BtoBマーケティングのセグメンテーションにおいて案件化と強い相関関係にある「状態」のことを指します。
BtoBマーケティングは構成要素が多くバリューチェーンも長いため、セグメンテーションを含むSTPの精度を上げる際に、3Dであるのか(案件化と強い相関関係にあるのか)を判断する必要があります。
前提:セグメンテーションを含むSTP分析
どの市場に売るか、どの企業に売るか、何をどのように売っていくかを決める際にはSTP分析を行います。
S:セグメンテーション(市場を細分化する)
T:ターゲティング (細分化した市場の中で最適な市場を選択する)
P:ポジショニング (選択した市場の中の企業や人に自らの立ち位置を説明・宣言する)
この3つから構成されるフレームワークです。ある製品やサービス、技術などが勝てる土俵を選ぶ・探す前にはと準備工程でもあるセグメンテーションをしっかりと行う必要があります。
セグメントにおいて、属性情報が2D、案件化と強い相関関係にある状態が3D
セグメンテーションにおいて、例えば、業種、売上げ、利益、成長性、社員数、事業所数、所在地、などの属性情報は2D(2次元)情報と定義されます。これに加えて、BtoBマーケティングで案件化と強い相関関係にあるのが「状態」を3D(3次元)と定義されています。
製造業の工場に検査機器を販売するメーカーの例
例えば、工場の製造ラインの最後には必ず検査工程があります。
ここで検査をしないと不良品を出荷することとなり、それが原因で納品先のラインを止めたり、最終完成品がリコールに繋がるからです。
しかし、工場の生産性を上げるためにこの検査工程がしばしばボトルネックになります。丁寧に検査をしようと思えば時間が掛かってしまい、「検査待ち」の製品が出荷できずに山になってしまうためです。

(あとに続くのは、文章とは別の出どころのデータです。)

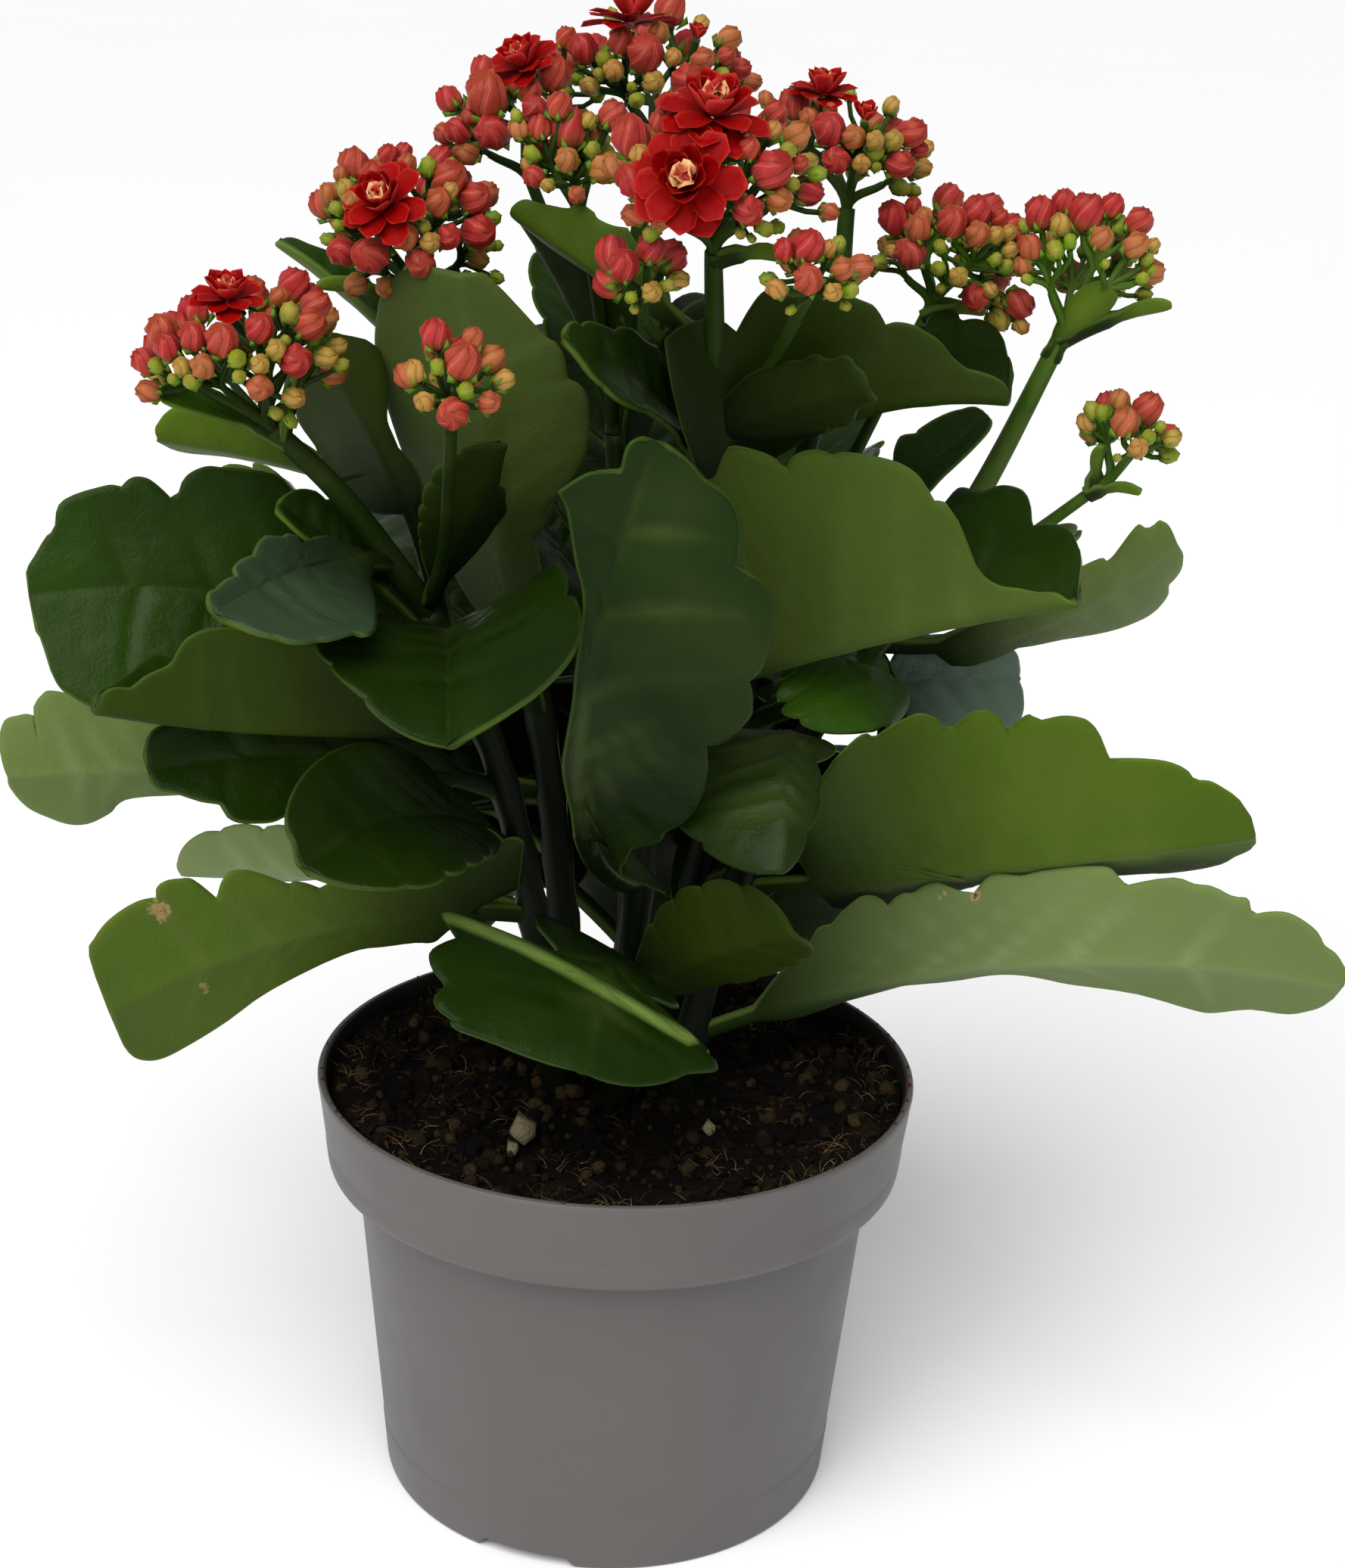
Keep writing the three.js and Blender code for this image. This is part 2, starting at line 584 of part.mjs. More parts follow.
function leafRing(leaf, midrib, t, across, grow) {
  const along = midrib.curve.getTangent(t);
  const turn = THREE.MathUtils.degToRad(leaf.roll + leaf.twist * (t - 0.4));
  const flat = midrib.side.clone().addScaledVector(along, -midrib.side.dot(along)).normalize();
  const right = flat.clone().applyAxisAngle(along, turn);
  const top = right.clone().cross(along);
  const v = Math.max(0, (t - leaf.stalk) / (1 - leaf.stalk));
  const stalkShare = Math.max(0, 1 - 3 * v);
  const thickness = THREE.MathUtils.lerp(BLADE_HALF_THICKNESS, STALK_HALF_THICKNESS, stalkShare) + grow;
  const folding = Math.min(1, FOLD_START * v, FOLD_END * (1 - t));
  const upper = [];
  const lower = [];
  for (let j = 0; j <= across; j++) {
    const s = (2 * j) / across - 1;
    const reach = Math.abs(s);
    const half = s > 0 ? 1 : 0;
    const shape = leaf.width[half] * outline(v, leaf.full[half], leaf.blunt[half]);
    const out = (Math.max(shape, STALK_HALF_WIDTH * stalkShare, TIP_HALF_WIDTH) + grow) * reach;
    const edge = leaf.curl[half] * reach * Math.min(1, 2 * v);
    const rise = THREE.MathUtils.degToRad(leaf.fold[half] * (1 - leaf.open * v) + edge) * folding;
    const hang = v > 0 ? leaf.ear[half] * reach ** 1.3 * (1 - v) ** 2.5 : 0;
    const end = (t === 1 ? grow : 0) - (t === 0 ? grow : 0);
    const point = midrib.curve.getPoint(t)
      .addScaledVector(right, Math.sign(s) * out * Math.cos(rise))
      .addScaledVector(top, out * Math.sin(rise))
      .addScaledVector(along, end - hang);
    const normal = top.clone().multiplyScalar(Math.cos(rise))
      .addScaledVector(right, -Math.sign(s) * Math.sin(rise));
    const keel = Math.max(KEEL_LIMIT, Math.cos(rise));
    const skinDepth = reach === 1 ? grow : thickness / (reach === 0 ? keel : 1);
    upper.push(point.clone().addScaledVector(normal, skinDepth));
    lower.push(point.clone().addScaledVector(normal, -skinDepth));
  }
  return [...upper, ...lower.reverse()];
}

function buildLeaf(spec, grow = 0) {
  const leaf = { ...LEAF_DEFAULTS, ...spec };
  const midrib = midribOf(leaf);
  const { rows, across } = Math.max(...leaf.width) > SMALL_LEAF_WIDTH ? LEAF_GRID : SMALL_LEAF_GRID;
  const rings = Array.from({ length: rows + 1 }, (_, i) => leafRing(leaf, midrib, i / rows, across, grow));
  return toSolid(skin(rings));
}

// Assembly: each piece is carved clear of the ones before it

const plant = new THREE.Group();
plant.name = 'potted_flaming_katy';

function place(name, solid, finish) {
  const mesh = new THREE.Mesh(toGeometry(solid), finish);
  mesh.name = name;
  plant.add(mesh);
}

place('pot', buildPot(), POT_GREY);

const shootNames = Object.keys(SHOOTS);
const placed = shootNames.map((name) => buildStem(name, GAP));
place('soil', carve(buildSoil(), placed), PEAT);
shootNames.forEach((name) => place(`stem_${name}`, buildStem(name), STEM_GREEN));

for (const name of shootNames) {
  place(`flowers_${name}`, carve(buildFlowers(name), placed), FLOWER_RED);
  placed.push(buildFlowers(name, GAP));
}

for (const [name, leaf] of Object.entries(LEAVES)) {
  place(`leaf_${name}`, carve(buildLeaf(leaf), placed), LEAF_GREEN);
  placed.push(buildLeaf(leaf, LEAF_GAP));
}

export default plant;
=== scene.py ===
import json
import math

import bpy
import numpy as np
from mathutils import Matrix, Vector, noise

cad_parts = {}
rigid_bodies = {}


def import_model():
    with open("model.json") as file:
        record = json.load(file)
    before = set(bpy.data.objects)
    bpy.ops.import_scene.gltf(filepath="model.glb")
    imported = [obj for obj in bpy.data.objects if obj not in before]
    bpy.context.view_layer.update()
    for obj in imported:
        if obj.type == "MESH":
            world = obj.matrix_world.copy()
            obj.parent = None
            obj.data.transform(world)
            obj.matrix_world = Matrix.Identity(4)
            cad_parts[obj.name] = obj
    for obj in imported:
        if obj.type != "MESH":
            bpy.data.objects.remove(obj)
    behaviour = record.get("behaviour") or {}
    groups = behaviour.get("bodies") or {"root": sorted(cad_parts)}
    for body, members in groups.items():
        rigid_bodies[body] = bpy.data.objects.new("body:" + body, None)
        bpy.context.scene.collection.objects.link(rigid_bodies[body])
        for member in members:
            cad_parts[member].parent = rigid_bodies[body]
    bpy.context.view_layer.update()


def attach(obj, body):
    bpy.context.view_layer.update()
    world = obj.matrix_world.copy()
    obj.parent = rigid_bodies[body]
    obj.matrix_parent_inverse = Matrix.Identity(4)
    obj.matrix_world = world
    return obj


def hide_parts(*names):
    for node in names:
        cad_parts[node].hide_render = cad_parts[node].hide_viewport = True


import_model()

# Sizes are in millimetres here and become metres when a mesh is made.
MM = 0.001
UP = np.array([0.0, 0.0, 1.0])
PHOTO_WIDTH = 1777
PHOTO_HEIGHT = 2072

# Camera, as solved from the pot's rim and foot

CAMERA_PLACE = np.array([0.0, -496.4, 327.2])
CAMERA_PITCH = math.radians(19.78)
CAMERA_YAW = math.radians(1.06)
CAMERA_ROLL = math.radians(2.15)
FOCAL_PIXELS = 3579.0
SENSOR = 36.0


def unit(vector):
    return np.asarray(vector, float) / np.linalg.norm(vector)


def camera_axes():
    """The camera's forward, right and up directions."""
    forward = np.array([
        math.sin(CAMERA_YAW) * math.cos(CAMERA_PITCH),
        math.cos(CAMERA_YAW) * math.cos(CAMERA_PITCH),
        -math.sin(CAMERA_PITCH),
    ])
    level = unit(np.cross(forward, UP))
    above = np.cross(level, forward)
    right = level * math.cos(CAMERA_ROLL) + above * math.sin(CAMERA_ROLL)
    up = above * math.cos(CAMERA_ROLL) - level * math.sin(CAMERA_ROLL)
    return forward, right, up


FORWARD, RIGHT, ABOVE = camera_axes()


def sight_line(x, y):
    """The direction from the camera through a point of the photograph."""
    line = FORWARD + RIGHT * (x - PHOTO_WIDTH / 2) / FOCAL_PIXELS - ABOVE * (y - PHOTO_HEIGHT / 2) / FOCAL_PIXELS
    return line / np.linalg.norm(line)


def to_photo(points):
    """Where points show in the photograph."""
    offset = points - CAMERA_PLACE
    depth = offset @ FORWARD
    x = PHOTO_WIDTH / 2 + FOCAL_PIXELS * (offset @ RIGHT) / depth
    y = PHOTO_HEIGHT / 2 - FOCAL_PIXELS * (offset @ ABOVE) / depth
    return np.stack([x, y], -1)


def photo_size(pixels, point):
    """How many millimetres so many pixels are at the depth of a point."""
    return pixels * ((np.asarray(point) - CAMERA_PLACE) @ FORWARD) / FOCAL_PIXELS


def new_object(name, data):
    piece = bpy.data.objects.new(name, data)
    bpy.context.scene.collection.objects.link(piece)
    return piece


def add_camera():
    data = bpy.data.cameras.new("photo_camera")
    data.sensor_width = SENSOR
    data.lens = FOCAL_PIXELS * SENSOR / PHOTO_HEIGHT
    camera = new_object("photo_camera", data)
    turn = Matrix((RIGHT, ABOVE, -FORWARD)).transposed().to_4x4()
    camera.matrix_world = Matrix.Translation(Vector(CAMERA_PLACE * MM)) @ turn
    bpy.context.scene.camera = camera


# Tables: a name, a colon and what belongs to it; an indented line carries on the row before it


def read_rows(text):
    for row in text.strip().replace("\n    ", " ").split("\n"):
        name, _, rest = row.partition(": ")
        yield name, rest


def read_word(word):
    """A number, if the word is one."""
    return json.loads(word) if word[-1].isdigit() else word


def read_table(text):
    """Rows such as "name: width 15 32, bow 2"; a list stands for more than one value."""
    table = {}
    for name, rest in read_rows(text):
        entries = [[read_word(word) for word in entry.split()] for entry in rest.split(",")]
        table[name] = {key: values if len(values) > 1 else values[0] for key, *values in entries}
    return table


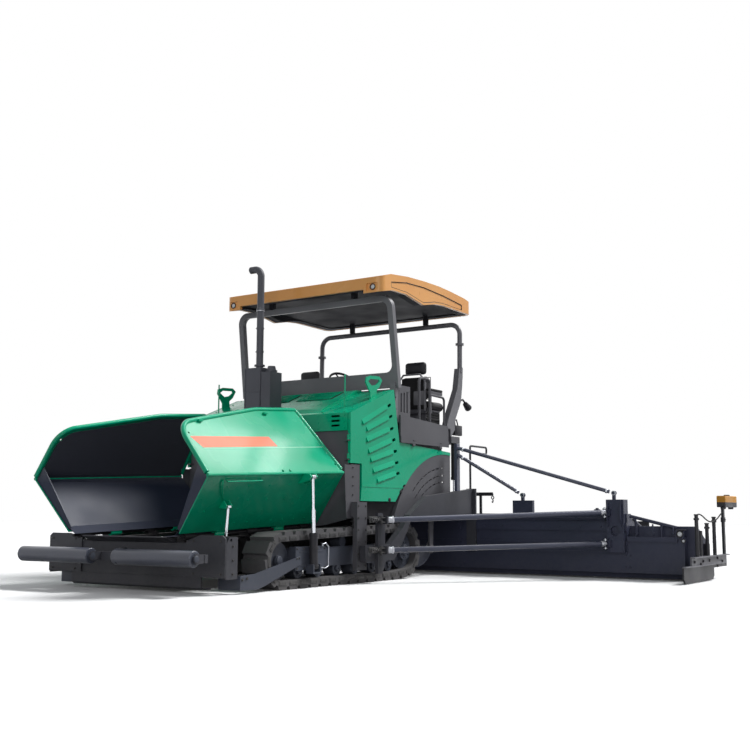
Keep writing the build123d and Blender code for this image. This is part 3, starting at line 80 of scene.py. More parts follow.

この問題を解決するために「高度な画像解析技術を駆使して位置決めのスピードを速くした検査機器」が必要になり、以下のような「状態」が出現します。
①製造ラインを高速化したいのに検査工程がボトルネックになっている。
②検査工程のそれぞれの所要時間を計測したら、位置決めに最も時間が掛かっていることがわかった。
③不良品を出荷して後工程でリコールが起きてしまい、検査の精度を大幅に引き上げなければならない。
➃納品先からの要請で全品検査する必要に迫られ、検査工程やその手法を見直すことになった。
このような状態の企業に対して、検査機器メーカーの製品は購入ニーズが高い、すわち案件化と強い関係にあると考えることができます。これが3Dである状態です。そして、このような顧客が存在するセグメントが3D-セグメントと考えることができ、魅力的な市場といえるでしょう。
まとめ
2Dセグメントである企業や個人の属性情報に、こうした3Dセグメントの考えを加えることで、より案件化する可能性の高い魅力的な市場・顧客を発見することができます。